Metro Bulletins Corp. v. Soboleski

In Metro Bulletins Corp. v. Soboleski, 30 Conn. App. 493, 620 A.2d 1314 (Conn. App. Ct. 1993), Metro Bulletins Corp. ("Metro") brought a breach of contract action against Louis Soboleski, who was president of Bridgeside Pontiac, Inc. ("Bridgeside"), for billboard advertising provided by Metro to Bridgeside. Id. at 1315. One week after suit was filed, Bridgeside filed a Chapter 11 bankruptcy petition. Id. at 1316. Soboleski then filed a motion to stay the proceedings as to him due to Bridgeside's Chapter 11 bankruptcy. Id. The trial court denied the motion and ultimately entered judgment against Soboleski.
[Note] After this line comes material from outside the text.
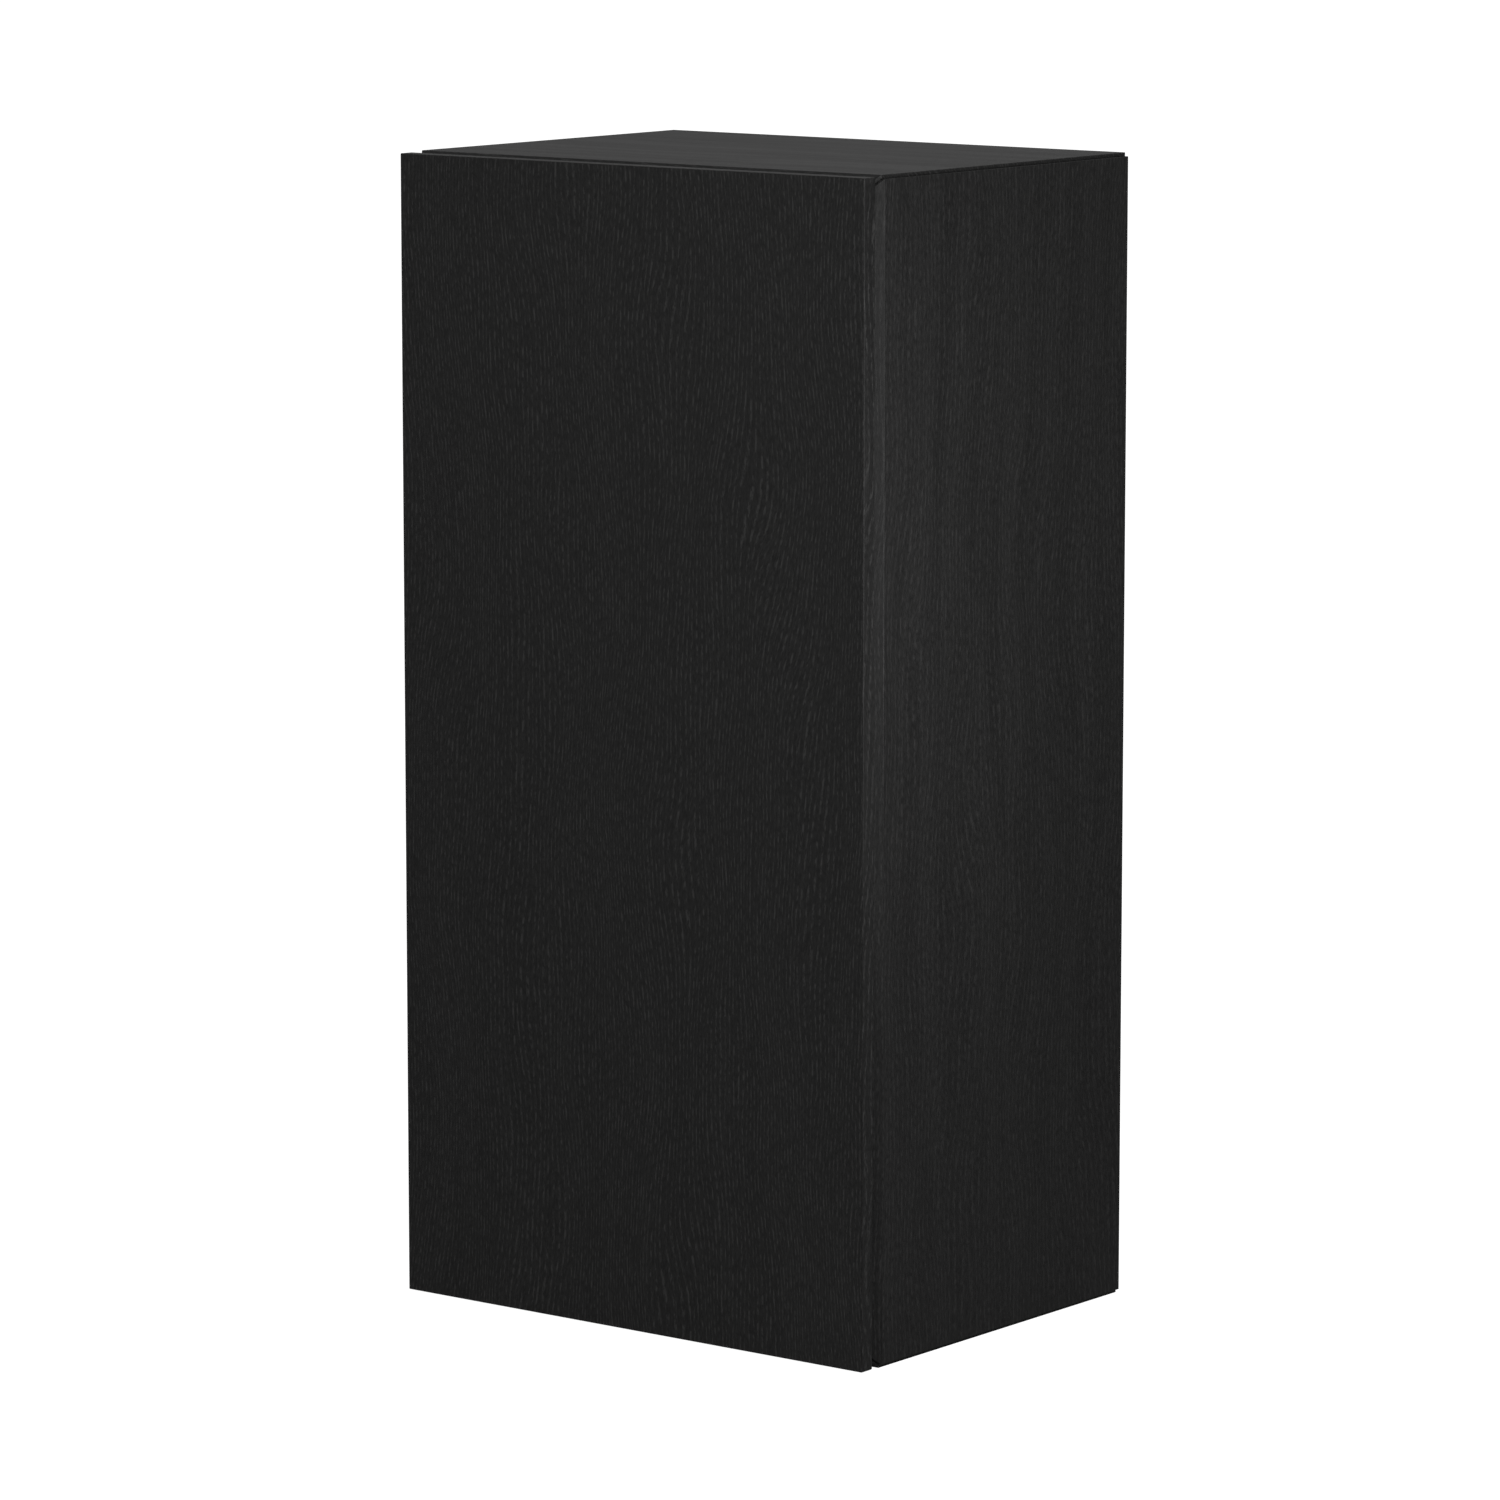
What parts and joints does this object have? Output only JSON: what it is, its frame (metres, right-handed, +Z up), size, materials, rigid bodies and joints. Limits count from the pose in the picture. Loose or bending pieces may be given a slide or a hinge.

Id. On appeal to the Connecticut intermediate appellate court, the court first considered the "threshold question of whether the automatic stay provision of the federal bankruptcy law, 11 U.S.C. 362, was available to Soboleski," who was a nondebtor. Id. Soboleski claimed the benefit of the stay, because a judgment against him was, in effect, a judgment against the debtor Bridgeside. Id. at 1317. Instead of addressing the merits of Soboleski's argument, the court stated that "we must determine the procedure by which the nondebtor may obtain a stay." Id. The Court first cited to the "weight of the case law" that an extension of the stay must be obtained in the bankruptcy court. Id. at 1317. The court observed that no action had been taken to extend the automatic stay to Soboleski in the bankruptcy court. Id. The court then stated: "We believe that the cases requiring filing of the motion for an extension of the stay in the bankruptcy court represent the better reasoning. This is because it is fundamental under federal bankruptcy law that the automatic stay operates for the benefit of the debtor and trustee only, and gives other parties interested in property affected by the automatic stay no substantive or procedural rights. Only the bankruptcy court has the entire picture before it. It would be difficult, if not impossible, for a state trial court, which has only the immediate case before it, to determine the best interests of the bankruptcy estate." Id. Accordingly, the court affirmed the trial court's denial of Soboleski's motion to stay. Id.